→ **Source data**:

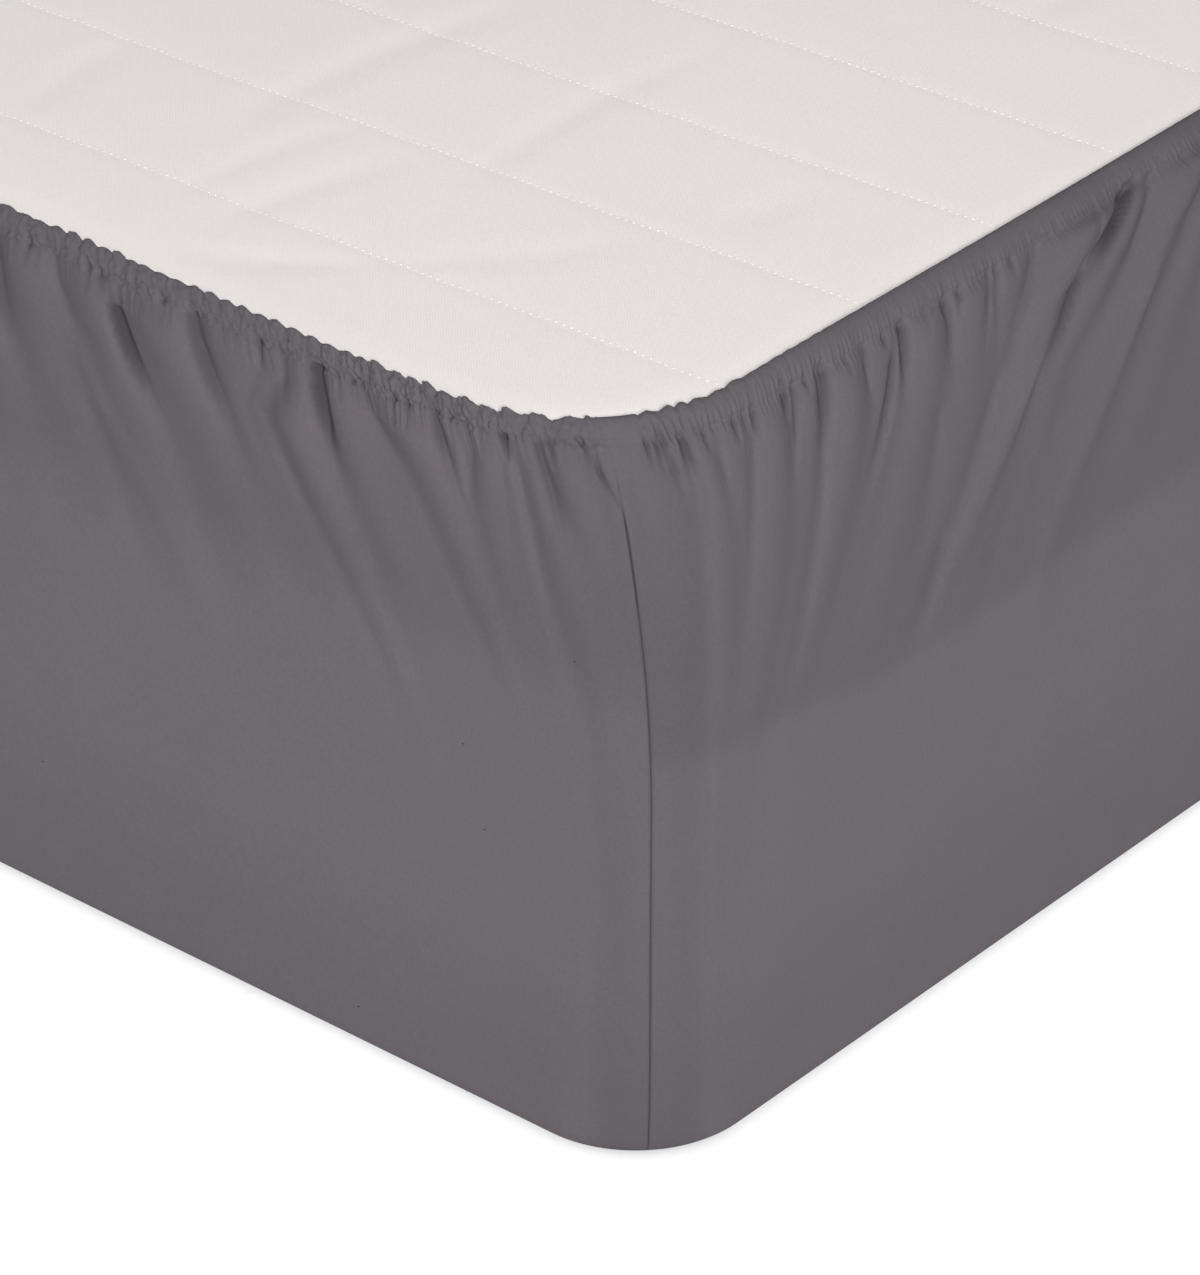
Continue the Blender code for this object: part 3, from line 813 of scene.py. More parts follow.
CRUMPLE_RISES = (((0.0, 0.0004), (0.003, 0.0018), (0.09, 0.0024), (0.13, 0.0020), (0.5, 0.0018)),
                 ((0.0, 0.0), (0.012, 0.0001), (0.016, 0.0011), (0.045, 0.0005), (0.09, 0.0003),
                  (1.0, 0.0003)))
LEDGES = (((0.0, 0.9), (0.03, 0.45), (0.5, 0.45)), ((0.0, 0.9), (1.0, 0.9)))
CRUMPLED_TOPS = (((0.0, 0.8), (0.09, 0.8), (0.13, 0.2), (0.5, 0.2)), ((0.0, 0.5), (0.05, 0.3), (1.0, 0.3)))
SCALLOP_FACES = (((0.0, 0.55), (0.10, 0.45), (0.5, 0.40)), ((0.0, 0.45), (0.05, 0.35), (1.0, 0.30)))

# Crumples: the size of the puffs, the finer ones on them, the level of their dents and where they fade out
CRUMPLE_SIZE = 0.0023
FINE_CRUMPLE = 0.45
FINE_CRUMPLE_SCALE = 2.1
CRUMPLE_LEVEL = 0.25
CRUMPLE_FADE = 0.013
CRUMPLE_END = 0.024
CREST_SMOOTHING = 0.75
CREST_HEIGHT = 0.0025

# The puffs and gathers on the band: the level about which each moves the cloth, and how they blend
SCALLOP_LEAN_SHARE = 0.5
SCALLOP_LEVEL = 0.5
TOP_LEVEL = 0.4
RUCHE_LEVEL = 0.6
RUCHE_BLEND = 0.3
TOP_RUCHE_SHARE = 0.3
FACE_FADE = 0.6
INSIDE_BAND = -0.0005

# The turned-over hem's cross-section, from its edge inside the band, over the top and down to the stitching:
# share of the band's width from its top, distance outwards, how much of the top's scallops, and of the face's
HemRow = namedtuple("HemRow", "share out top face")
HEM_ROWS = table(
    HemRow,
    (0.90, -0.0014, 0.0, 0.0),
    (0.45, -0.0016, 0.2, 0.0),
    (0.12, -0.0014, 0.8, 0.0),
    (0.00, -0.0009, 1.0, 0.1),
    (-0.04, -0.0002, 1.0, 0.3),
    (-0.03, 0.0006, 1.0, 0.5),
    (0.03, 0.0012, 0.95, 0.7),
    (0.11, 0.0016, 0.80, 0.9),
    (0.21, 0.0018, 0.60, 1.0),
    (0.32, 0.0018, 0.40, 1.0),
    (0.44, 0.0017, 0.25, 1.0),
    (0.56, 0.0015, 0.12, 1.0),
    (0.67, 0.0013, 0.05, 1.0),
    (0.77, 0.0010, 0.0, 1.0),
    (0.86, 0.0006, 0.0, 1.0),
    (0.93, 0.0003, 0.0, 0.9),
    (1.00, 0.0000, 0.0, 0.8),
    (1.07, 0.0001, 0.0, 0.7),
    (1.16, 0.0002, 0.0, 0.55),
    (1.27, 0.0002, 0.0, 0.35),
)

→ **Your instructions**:
Copy the material above, line for line.

→ **Exercise output**:
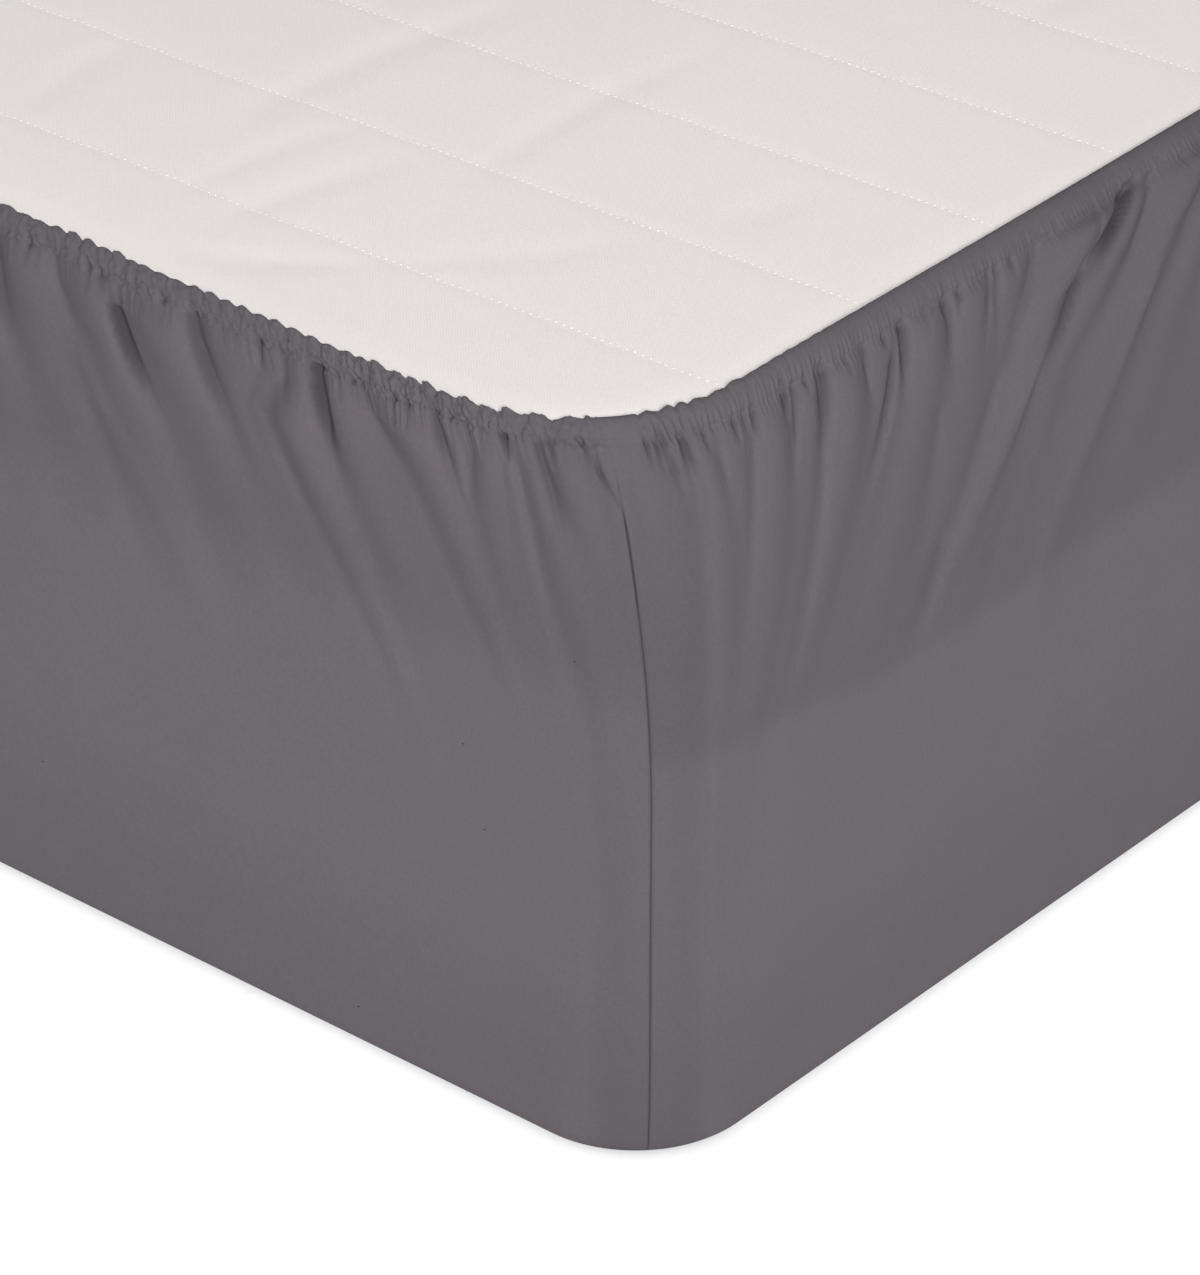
Continue the Blender code for this object: part 3, from line 813 of scene.py. More parts follow.
CRUMPLE_RISES = (((0.0, 0.0004), (0.003, 0.0018), (0.09, 0.0024), (0.13, 0.0020), (0.5, 0.0018)),
                 ((0.0, 0.0), (0.012, 0.0001), (0.016, 0.0011), (0.045, 0.0005), (0.09, 0.0003),
                  (1.0, 0.0003)))
LEDGES = (((0.0, 0.9), (0.03, 0.45), (0.5, 0.45)), ((0.0, 0.9), (1.0, 0.9)))
CRUMPLED_TOPS = (((0.0, 0.8), (0.09, 0.8), (0.13, 0.2), (0.5, 0.2)), ((0.0, 0.5), (0.05, 0.3), (1.0, 0.3)))
SCALLOP_FACES = (((0.0, 0.55), (0.10, 0.45), (0.5, 0.40)), ((0.0, 0.45), (0.05, 0.35), (1.0, 0.30)))

# Crumples: the size of the puffs, the finer ones on them, the level of their dents and where they fade out
CRUMPLE_SIZE = 0.0023
FINE_CRUMPLE = 0.45
FINE_CRUMPLE_SCALE = 2.1
CRUMPLE_LEVEL = 0.25
CRUMPLE_FADE = 0.013
CRUMPLE_END = 0.024
CREST_SMOOTHING = 0.75
CREST_HEIGHT = 0.0025

# The puffs and gathers on the band: the level about which each moves the cloth, and how they blend
SCALLOP_LEAN_SHARE = 0.5
SCALLOP_LEVEL = 0.5
TOP_LEVEL = 0.4
RUCHE_LEVEL = 0.6
RUCHE_BLEND = 0.3
TOP_RUCHE_SHARE = 0.3
FACE_FADE = 0.6
INSIDE_BAND = -0.0005

# The turned-over hem's cross-section, from its edge inside the band, over the top and down to the stitching:
# share of the band's width from its top, distance outwards, how much of the top's scallops, and of the face's
HemRow = namedtuple("HemRow", "share out top face")
HEM_ROWS = table(
    HemRow,
    (0.90, -0.0014, 0.0, 0.0),
    (0.45, -0.0016, 0.2, 0.0),
    (0.12, -0.0014, 0.8, 0.0),
    (0.00, -0.0009, 1.0, 0.1),
    (-0.04, -0.0002, 1.0, 0.3),
    (-0.03, 0.0006, 1.0, 0.5),
    (0.03, 0.0012, 0.95, 0.7),
    (0.11, 0.0016, 0.80, 0.9),
    (0.21, 0.0018, 0.60, 1.0),
    (0.32, 0.0018, 0.40, 1.0),
    (0.44, 0.0017, 0.25, 1.0),
    (0.56, 0.0015, 0.12, 1.0),
    (0.67, 0.0013, 0.05, 1.0),
    (0.77, 0.0010, 0.0, 1.0),
    (0.86, 0.0006, 0.0, 1.0),
    (0.93, 0.0003, 0.0, 0.9),
    (1.00, 0.0000, 0.0, 0.8),
    (1.07, 0.0001, 0.0, 0.7),
    (1.16, 0.0002, 0.0, 0.55),
    (1.27, 0.0002, 0.0, 0.35),
)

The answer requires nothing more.